Can the music industry formally inform and influence the algorithm on a service like Spotify?


Last week Spotify announced the introduction of a new service (initially in the US) which will allow artists and labels to influence the algorithm that identifies which songs are played when users engage the DSP’s auto-play or personalised radio function. But this comes at a controversial cost. There is no upfront payment for this service but a lower recording royalty rate will then be paid on any subsequent streams that the algorithm generates, this controversy is an interesting debate in itself. Controversies aside, Spotify’s new service poses an interesting development for the music market, allowing artists and labels to influence the algorithm could potentially be a positive digital innovation.





Marketing Content


Creating a plethora of visual marketing content is now a key part of any marketing campaign. We are not looking at a single photo, piece of artwork or video for each release, there is now a demand for a profusion of content and labels are invested heavily in this with content teams solely designating to content creation. But it is not just about creating content from the label to light up digital platforms. Finding ways to encourage people on social networks to use the music in their individual videos is integral to initiate a viral response. How labels and digital strategy companies channel towards this marketing procedure is a very interesting trend, to what extent can these be achieved organically? Marketing no longer revolves solely around content creation but is extending to content seeding to encourage external individuals to create content using and building on an artist's music and the story around it.



5. The COVID shutdown and increased direct-to-fan opportunities


The influence on the direct-to-fan relationship is the greatest impact of COVID on the music industry that often is not talked about as often as streaming and user-generated content etc. Traditionally, artists relied on business partners and infrastructure to get their songs heard by the fanbase. Two levels of infrastructure were required, labels and promoters didn’t have direct relationships with the fanbase, they relied on media, retail and ticket agents. Whereas in the digital age we have social media, user-generated content platforms, the artist website, email list and other digital channels that allow the artist to have a significantly direct and personal relationship with the core fanbase.



The Direct-to-Fan Opportunities


The opportunities from these channels have existed for quite some time now. Certain artists have capitalized on this, having built solid businesses within their wider artist business but the industry at large has yet to take advantage of this opportunity. The COVID shutdown has resulted in many artists engaging with direct-to-fan space in interesting ways, partly out of necessity but also due to increased demand amongst the core fanbase for this type of activity. This is yet another evolution of the industry that will likely outlive the pandemic - the direct-to-fan will continue to grow over the next year and strategy will evolve to be more in tune with the fan relationship to promote the artist and their story.



The Direct-to-Fan Challenges


While the D2F opportunities are increasing, trends in the digital market are arguably making it more difficult to connect to fans. Streaming services’ algorithms and video sharing gimmicks tend to skew towards and benefit single tracks rather than the artist who made that track.
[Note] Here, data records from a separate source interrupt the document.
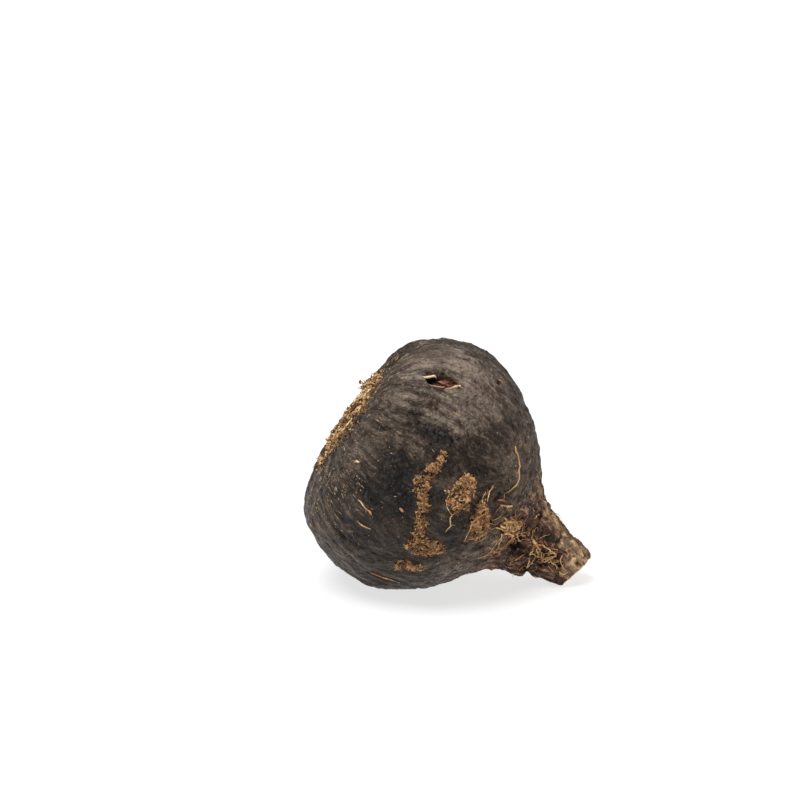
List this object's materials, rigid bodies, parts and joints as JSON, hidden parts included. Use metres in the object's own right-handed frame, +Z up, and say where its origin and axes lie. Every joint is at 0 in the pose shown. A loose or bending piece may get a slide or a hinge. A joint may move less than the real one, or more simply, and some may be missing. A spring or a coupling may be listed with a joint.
{
  "type": "maca root",
  "caption": "Fresh black maca root with its leaves trimmed off, lying on its side: a pear-shaped dark root with a gnarled tail, a ragged crown, thin side roots and dried soil.",
  "frame": {"origin": "middle of the footprint box, on the surface that the root lies on", "axes": "+Z is up. +X runs along the root as it lies, from the crown end to the tail end. The axis of the root dips 34.5 degrees from the crown, up and towards -X, to the tail, down and towards +X."},
  "size_m": [0.0534, 0.0484, 0.0463],
  "materials": {
    "skin": "near-black root skin with a dull sheen, fine rings and tan flecks, brown on the tail",
    "leaf_base": "dry, fibrous straw and brown leaf bases",
    "rootlet": "thin tan root fibre, dull",
    "soil": "crumbly dry ochre-brown soil"
  },
  "bodies": {
    "root": {"root_body": "skin", "leaf_base_01": "leaf_base", "leaf_base_02": "leaf_base", "leaf_base_03": "leaf_base", "leaf_base_04": "leaf_base", "leaf_base_05": "leaf_base", "leaf_base_06": "leaf_base", "leaf_base_07": "leaf_base", "leaf_base_08": "leaf_base", "leaf_base_09": "leaf_base", "leaf_base_10": "leaf_base", "leaf_base_11": "leaf_base", "leaf_base_12": "leaf_base", "leaf_base_13": "leaf_base", "leaf_base_14": "leaf_base", "leaf_base_15": "leaf_base", "leaf_base_16": "leaf_base", "rootlet_01": "rootlet", "rootlet_02": "rootlet", "rootlet_03": "rootlet", "rootlet_04": "rootlet", "rootlet_05": "rootlet", "rootlet_06": "rootlet", "rootlet_07": "rootlet", "rootlet_08": "rootlet", "rootlet_09": "rootlet", "rootlet_10": "rootlet", "rootlet_11": "rootlet", "rootlet_12": "rootlet", "soil_crust_furrow": "soil", "soil_crust_belly": "soil", "soil_crust_oval": "soil", "soil_crust_neck": "soil"}
  },
  "joints": []
}
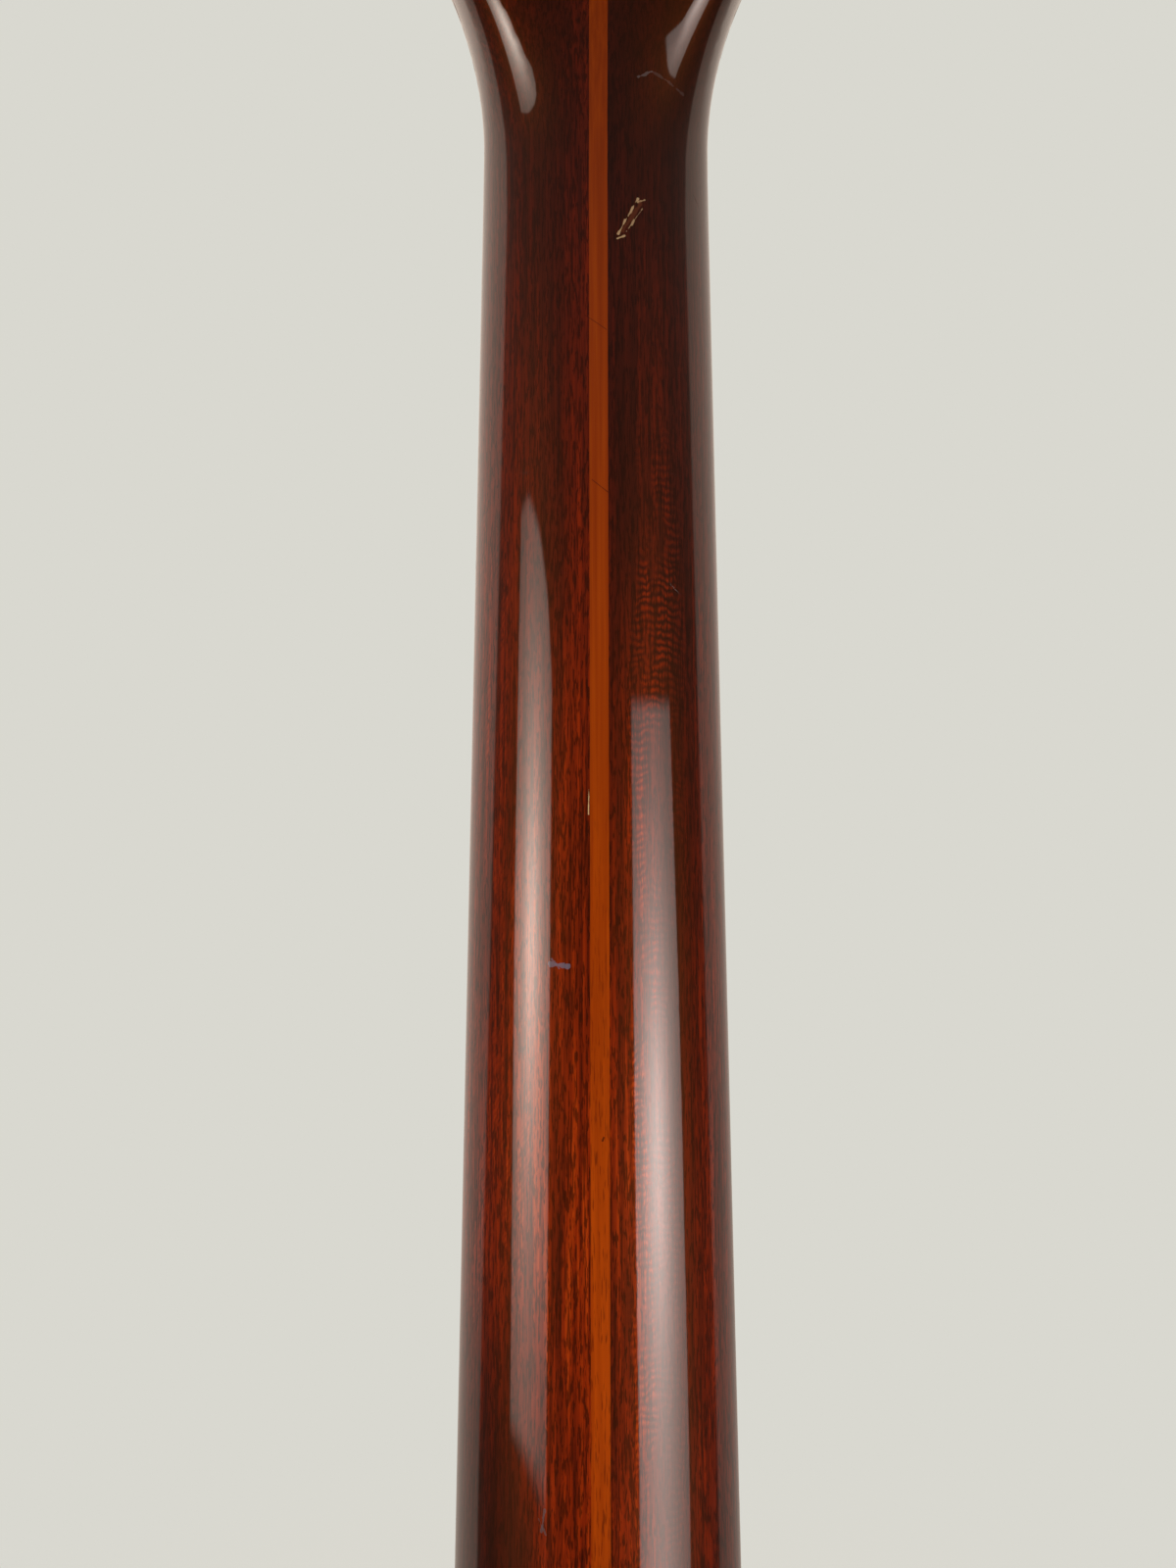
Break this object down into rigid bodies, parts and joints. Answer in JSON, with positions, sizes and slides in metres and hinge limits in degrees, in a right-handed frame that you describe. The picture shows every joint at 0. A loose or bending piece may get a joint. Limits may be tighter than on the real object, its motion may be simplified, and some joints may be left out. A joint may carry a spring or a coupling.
{
  "type": "guitar neck",
  "caption": "Laminated guitar neck with angled headstock, fretted fingerboard, truss rod, bolt-on heel and worm-geared tuners.",
  "frame": {"origin": "middle of the two heel bolts on the joint plane", "axes": "+Z runs along the neck towards the headstock, -Y faces the strings, +Y is the back of the neck, -X is the bass side"},
  "size_m": [0.1118, 0.0641, 0.6103],
  "materials": {
    "mahogany": "gloss",
    "maple": "gloss",
    "rosewood": "satin",
    "black_veneer": "gloss",
    "black_plastic": "gloss",
    "cream_binding": "gloss",
    "cream_plastic": "gloss",
    "pearl": "gloss",
    "black_dot": "satin",
    "bone": "satin",
    "nickel_silver": "polished",
    "nickel_plate": "polished",
    "rod_steel": "satin",
    "brass": "satin"
  },
  "bodies": {
    "neck": {"neck_centre_strip": "maple", "neck_bass_half": "mahogany", "neck_treble_half": "mahogany", "headstock_ear_bass": "mahogany", "headstock_ear_treble": "mahogany", "heel_cap": "cream_binding", "headstock_veneer": "black_veneer", "fingerboard": "rosewood", "position_inlays": "pearl", "fingerboard_binding": "cream_binding", "side_dots": "black_dot", "frets": "nickel_silver", "nut": "bone", "truss_rod": "rod_steel", "truss_rod_anchor": "rod_steel", "truss_rod_washer": "rod_steel", "truss_rod_fillet": "maple", "truss_rod_cover": "black_plastic", "truss_rod_cover_screws": "nickel_plate", "threaded_inserts": "brass", "tuner_bushings": "nickel_plate", "tuner_screws": "nickel_plate", "tuner_1_baseplate": "nickel_plate", "tuner_1_cover": "nickel_plate", "tuner_2_baseplate": "nickel_plate", "tuner_2_cover": "nickel_plate", "tuner_3_baseplate": "nickel_plate", "tuner_3_cover": "nickel_plate", "tuner_4_baseplate": "nickel_plate", "tuner_4_cover": "nickel_plate", "tuner_5_baseplate": "nickel_plate", "tuner_5_cover": "nickel_plate", "tuner_6_baseplate": "nickel_plate", "tuner_6_cover": "nickel_plate"},
    "truss_rod_nut": {"truss_rod_nut": "brass"},
    "tuner_1_key": {"tuner_1_worm_shaft": "nickel_plate", "tuner_1_button": "cream_plastic"},
    "tuner_1_spindle": {"tuner_1_gear": "brass", "tuner_1_post": "nickel_plate"},
    "tuner_2_key": {"tuner_2_worm_shaft": "nickel_plate", "tuner_2_button": "cream_plastic"},
    "tuner_2_spindle": {"tuner_2_gear": "brass", "tuner_2_post": "nickel_plate"},
    "tuner_3_key": {"tuner_3_worm_shaft": "nickel_plate", "tuner_3_button": "cream_plastic"},
    "tuner_3_spindle": {"tuner_3_gear": "brass", "tuner_3_post": "nickel_plate"},
    "tuner_4_key": {"tuner_4_worm_shaft": "nickel_plate", "tuner_4_button": "cream_plastic"},
    "tuner_4_spindle": {"tuner_4_gear": "brass", "tuner_4_post": "nickel_plate"},
    "tuner_5_key": {"tuner_5_worm_shaft": "nickel_plate", "tuner_5_button": "cream_plastic"},
    "tuner_5_spindle": {"tuner_5_gear": "brass", "tuner_5_post": "nickel_plate"},
    "tuner_6_key": {"tuner_6_worm_shaft": "nickel_plate", "tuner_6_button": "cream_plastic"},
    "tuner_6_spindle": {"tuner_6_gear": "brass", "tuner_6_post": "nickel_plate"}
  },
  "joints": [
    {"name": "truss_nut_turn", "type": "hinge", "parent": "neck", "child": "truss_rod_nut", "pos_m": [0, -0.0186, 0.36161], "axis": [0, 0, 1], "range_deg": [-180, 180]},
    {"name": "tuner_1_key_turn", "type": "hinge", "parent": "neck", "child": "tuner_1_key", "pos_m": [-0.0225, 0.00282, 0.39155], "axis": [-1, 0, 0], "continuous": true},
    {"name": "tuner_1_post_turn", "type": "hinge", "parent": "neck", "child": "tuner_1_spindle", "pos_m": [-0.0225, -0.00032, 0.40045], "axis": [0, -0.9703, 0.2419], "continuous": true},
    {"name": "tuner_2_key_turn", "type": "hinge", "parent": "neck", "child": "tuner_2_key", "pos_m": [-0.0225, 0.0125, 0.43036], "axis": [-1, 0, 0], "continuous": true},
    {"name": "tuner_2_post_turn", "type": "hinge", "parent": "neck", "child": "tuner_2_spindle", "pos_m": [-0.0225, 0.00936, 0.43926], "axis": [0, -0.9703, 0.2419], "continuous": true},
    {"name": "tuner_3_key_turn", "type": "hinge", "parent": "neck", "child": "tuner_3_key", "pos_m": [-0.0225, 0.02217, 0.46917], "axis": [-1, 0, 0], "continuous": true},
    {"name": "tuner_3_post_turn", "type": "hinge", "parent": "neck", "child": "tuner_3_spindle", "pos_m": [-0.0225, 0.01903, 0.47807], "axis": [0, -0.9703, 0.2419], "continuous": true},
    {"name": "tuner_4_key_turn", "type": "hinge", "parent": "neck", "child": "tuner_4_key", "pos_m": [0.0225, 0.02217, 0.46917], "axis": [1, 0, 0], "continuous": true},
    {"name": "tuner_4_post_turn", "type": "hinge", "parent": "neck", "child": "tuner_4_spindle", "pos_m": [0.0225, 0.01903, 0.47807], "axis": [0, -0.9703, 0.2419], "continuous": true},
    {"name": "tuner_5_key_turn", "type": "hinge", "parent": "neck", "child": "tuner_5_key", "pos_m": [0.0225, 0.0125, 0.43036], "axis": [1, 0, 0], "continuous": true},
    {"name": "tuner_5_post_turn", "type": "hinge", "parent": "neck", "child": "tuner_5_spindle", "pos_m": [0.0225, 0.00936, 0.43926], "axis": [0, -0.9703, 0.2419], "continuous": true},
    {"name": "tuner_6_key_turn", "type": "hinge", "parent": "neck", "child": "tuner_6_key", "pos_m": [0.0225, 0.00282, 0.39155], "axis": [1, 0, 0], "continuous": true},
    {"name": "tuner_6_post_turn", "type": "hinge", "parent": "neck", "child": "tuner_6_spindle", "pos_m": [0.0225, -0.00032, 0.40045], "axis": [0, -0.9703, 0.2419], "continuous": true}
  ],
  "couplings": [
    {"joint": "tuner_1_key_turn", "follows": "tuner_1_post_turn", "ratio": 15},
    {"joint": "tuner_2_key_turn", "follows": "tuner_2_post_turn", "ratio": 15},
    {"joint": "tuner_3_key_turn", "follows": "tuner_3_post_turn", "ratio": 15},
    {"joint": "tuner_4_key_turn", "follows": "tuner_4_post_turn", "ratio": -15},
    {"joint": "tuner_5_key_turn", "follows": "tuner_5_post_turn", "ratio": -15},
    {"joint": "tuner_6_key_turn", "follows": "tuner_6_post_turn", "ratio": -15}
  ]
}
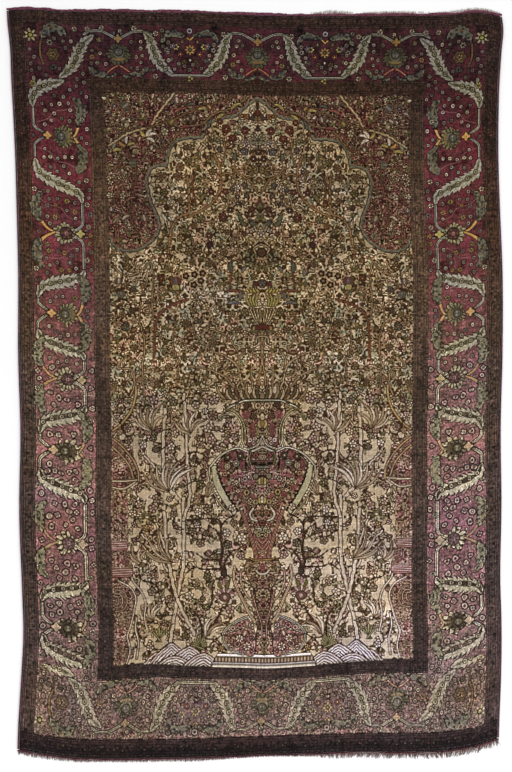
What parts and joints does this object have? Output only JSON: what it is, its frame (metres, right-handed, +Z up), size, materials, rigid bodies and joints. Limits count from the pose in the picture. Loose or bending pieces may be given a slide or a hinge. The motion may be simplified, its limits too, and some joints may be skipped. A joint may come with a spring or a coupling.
{
  "type": "persian rug",
  "caption": "Rectangular hand-knotted silk prayer rug lying flat, with a niche-and-vase design, floral borders, overcast sides and fringed ends.",
  "frame": {"origin": "centre of the rug's box on the floor, under the middle of the rug", "axes": "+Y along the rug towards the top of the niche, +X across to the right seen from above, +Z up through the pile"},
  "size_m": [1.3422, 2.0428, 0.0056],
  "materials": {
    "knotted_pile": "clipped silk pile, knotted flowers in plum, ivory, green and dark brown, faded and worn towards the lower end",
    "overcast_silk": "wrapped purple-brown silk, slightly glossy",
    "top_end_weave": "flat-woven magenta band with frayed warp ends",
    "bottom_end_weave": "flat-woven dark red band with frayed dusty pink and brown warp ends"
  },
  "bodies": {
    "root": {"knotted_rug": "knotted_pile", "left_selvedge": "overcast_silk", "right_selvedge": "overcast_silk", "top_fringe": "top_end_weave", "bottom_fringe": "bottom_end_weave"}
  },
  "joints": []
}
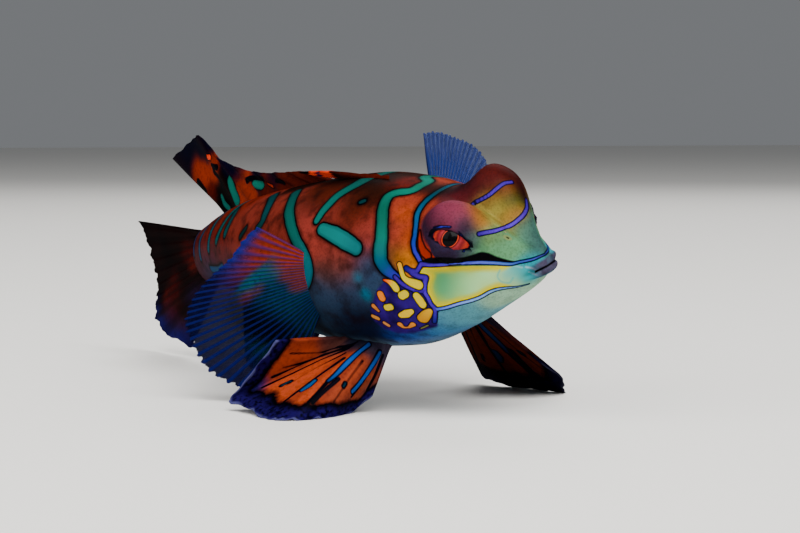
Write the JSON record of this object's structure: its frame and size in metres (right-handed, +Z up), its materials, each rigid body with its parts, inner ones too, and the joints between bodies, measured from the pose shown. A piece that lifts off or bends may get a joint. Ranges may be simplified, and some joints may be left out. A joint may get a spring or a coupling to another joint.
{
  "type": "mandarinfish model",
  "caption": "Life-size still model of a mandarinfish resting on its spread pelvic fins, with bulging eyes, fanned fins and a banded, netted skin.",
  "frame": {"origin": "on the floor, under the middle of the model's bounding box", "axes": "+X along the body towards the head, +Y towards the fish's left, +Z up"},
  "size_m": [0.0628, 0.028, 0.0203],
  "materials": {
    "skin": "slimy, satin",
    "fin": "wet membrane",
    "eye": "glossy"
  },
  "bodies": {
    "root": {"head": "skin", "trunk": "skin", "tail_stem": "skin", "eye_left": "eye", "eye_right": "eye", "caudal_fin": "fin", "dorsal_fin_first": "fin", "dorsal_fin_second": "fin", "anal_fin": "fin", "pectoral_fin_right": "fin", "pectoral_fin_left": "fin", "pelvic_fin_right": "fin", "pelvic_fin_left": "fin"}
  },
  "joints": []
}
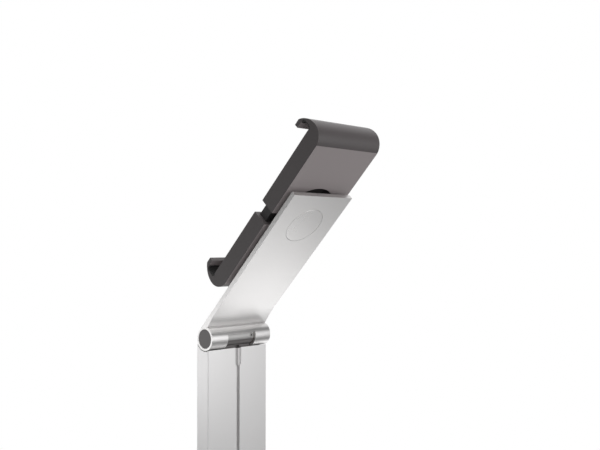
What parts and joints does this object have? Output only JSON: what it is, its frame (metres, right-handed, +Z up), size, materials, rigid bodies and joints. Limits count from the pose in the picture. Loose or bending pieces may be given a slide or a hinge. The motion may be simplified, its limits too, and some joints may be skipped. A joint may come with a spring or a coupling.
{
  "type": "adjustable tablet floor stand",
  "caption": "Floor stand with a flat base, a slim column and a tilting arm whose turning holder grips a tablet between two sliding hook jaws.",
  "frame": {"origin": "middle of the floor face under the base plate's pads", "axes": "+Z up, -Y towards the user who reads the tablet, X along the hinge"},
  "size_m": [0.3, 0.32, 1.2172],
  "materials": {
    "base_paint": "fine satin powder coat",
    "satin_aluminium": "satin anodised",
    "arm_aluminium": "satin anodised",
    "cap_aluminium": "fine satin",
    "block_metal": "satin dark coat",
    "knuckle_metal": "satin",
    "screw_steel": "satin",
    "bush_bronze": "machined",
    "plug_plastic": "matte moulded",
    "jaw_plastic": "fine matte texture",
    "core_plastic": "matte",
    "pad_rubber": "matte",
    "nylon": "machined"
  },
  "bodies": {
    "stand": {"base_plate": "base_paint", "floor_pads": "pad_rubber", "base_screws": "screw_steel", "column": "satin_aluminium", "column_feet": "block_metal", "foot_screws": "screw_steel", "hinge_block": "block_metal", "block_screws": "screw_steel", "knuckle_cap": "knuckle_metal", "cap_screws": "screw_steel", "hinge_shaft": "screw_steel", "knuckle_set_screw": "screw_steel", "thrust_washers": "screw_steel", "hinge_disc_springs": "screw_steel", "hinge_nuts": "screw_steel"},
    "arm": {"arm": "arm_aluminium", "friction_bushes": "bush_bronze", "barrel_end_plugs": "plug_plastic", "swivel_disc": "block_metal", "swivel_screws": "screw_steel", "pivot_cap": "cap_aluminium", "friction_washer": "nylon", "pivot_spring": "screw_steel", "pivot_nut": "bush_bronze"},
    "holder": {"holder_core": "core_plastic", "core_cover": "core_plastic", "cover_screws": "screw_steel"},
    "upper_jaw": {"upper_jaw": "jaw_plastic", "upper_rack": "screw_steel", "upper_rack_screws": "screw_steel", "upper_grip_pad": "pad_rubber"},
    "lower_jaw": {"lower_jaw": "jaw_plastic", "lower_rack": "screw_steel", "lower_rack_screws": "screw_steel", "lower_grip_pad": "pad_rubber"},
    "pinion": {"pinion": "bush_bronze"},
    "lock_screw": {"lock_screw": "screw_steel", "lock_tip": "nylon"}
  },
  "joints": [
    {"name": "arm_tilt", "type": "hinge", "parent": "stand", "child": "arm", "pos_m": [0, 0.003, 1.03], "axis": [-1, 0, 0], "range_deg": [-44, 46]},
    {"name": "holder_turn", "type": "hinge", "parent": "arm", "child": "holder", "pos_m": [0, 0.08496, 1.14004], "axis": [0, -0.7157, 0.6984], "continuous": true},
    {"name": "upper_jaw_slide", "type": "slide", "parent": "holder", "child": "upper_jaw", "axis": [0, 0.6984, 0.7157], "range_m": [-0.004, 0.025]},
    {"name": "lower_jaw_slide", "type": "slide", "parent": "holder", "child": "lower_jaw", "axis": [0, -0.6984, -0.7157], "range_m": [-0.004, 0.025]},
    {"name": "pinion_turn", "type": "hinge", "parent": "holder", "child": "pinion", "pos_m": [0, 0.0816, 1.14333], "axis": [0, -0.7157, 0.6984], "range_deg": [-21, 131]},
    {"name": "lock_screw_turn", "type": "hinge", "parent": "holder", "child": "lock_screw", "pos_m": [-0.028, 0.08149, 1.14343], "axis": [-1, 0, 0], "range_deg": [0, 720]}
  ],
  "couplings": [
    {"joint": "lower_jaw_slide", "follows": "upper_jaw_slide", "ratio": 1},
    {"joint": "pinion_turn", "follows": "upper_jaw_slide", "rad_per_m": 90.909}
  ]
}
There are also logistical challenges, for example, in terms of this D2F activity how do we monetise this and develop the artist story through the fanbase? Which business partners get involved and take the lead?


Having said this, there is monumental opportunity here and we will start to see more artists, often post-partnership with management, possibly supported by a label, looking for ways to build on these emerging D2F opportunities. This is an area where the music industry could learn from newer content businesses, from the YouTube creators, the podcasters and online gamers who have proactively focused on the direct-to-fan relationship from the very start.